Enabling Provider Networks

Enabling Provider Networks

Provider networks allow to connect compute instances directly to physical networks avoiding tunnels. This is necessary for example for some performance critical applications. Only administrators of OpenStack can create such networks. For provider networks compute hosts must have external bridge created and configured by Ansible tasks like it is already done for tenant DVR mode networking. Normal tenant non-DVR networking does not need external bridge on compute hosts and therefore operators don’t need additional dedicated network interface.

To enable provider networks modify the configuration file /etc/kolla/globals.yml:

enable_neutron_provider_networks: "yes"

Enabling Neutron Extensions

Overview

Kolla deploys Neutron by default as OpenStack networking component.
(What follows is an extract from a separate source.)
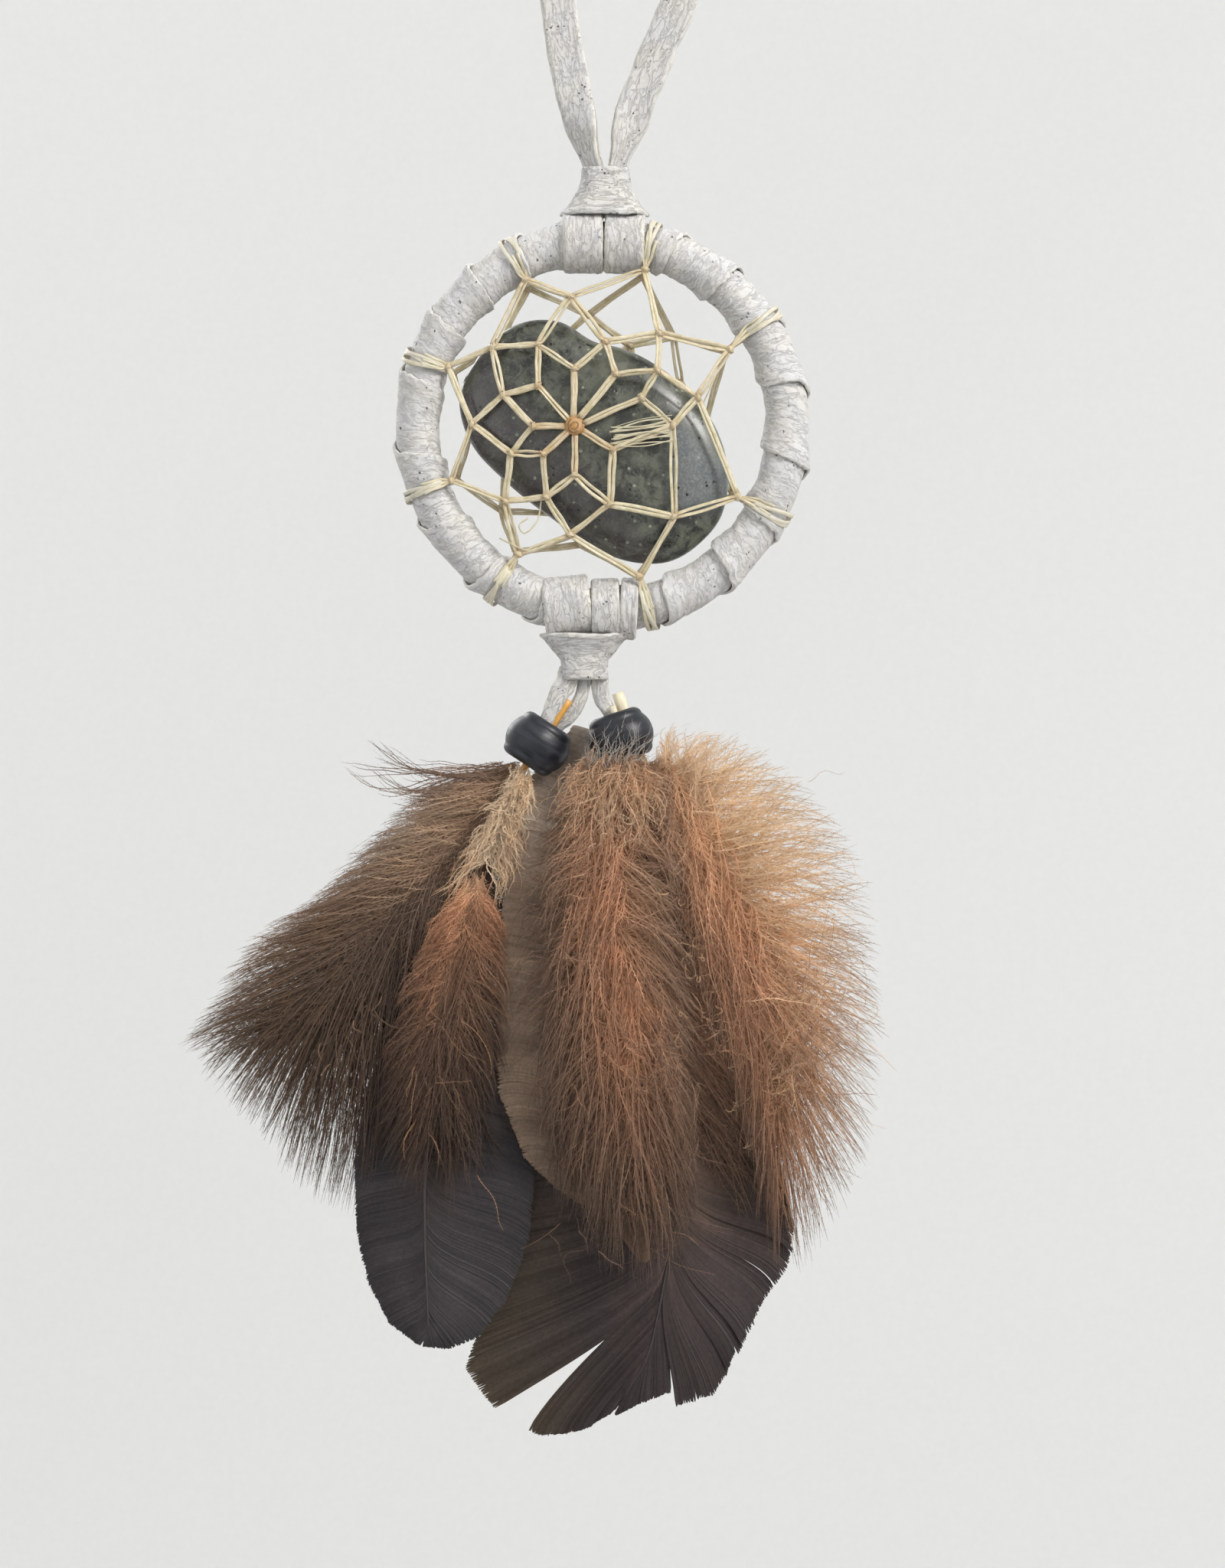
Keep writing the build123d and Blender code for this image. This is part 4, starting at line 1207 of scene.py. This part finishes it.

This guide describes configuring and running Neutron extensions like LBaaS, Networking-SFC, QoS, etc.

Networking-SFC

Preparation and deployment

Modify the configuration file /etc/kolla/globals.yml and change the following:

enable_neutron_sfc: "yes"

Verification

For setting up a testbed environment and creating a port chain, please refer to networking-sfc documentation:

Neutron VPNaaS (VPN-as-a-Service)

Preparation and deployment

Modify the configuration file /etc/kolla/globals.yml and change the following:

enable_neutron_vpnaas: "yes"

Verification

VPNaaS is a complex subject, hence this document provides directions for a simple smoke test to verify the service is up and running.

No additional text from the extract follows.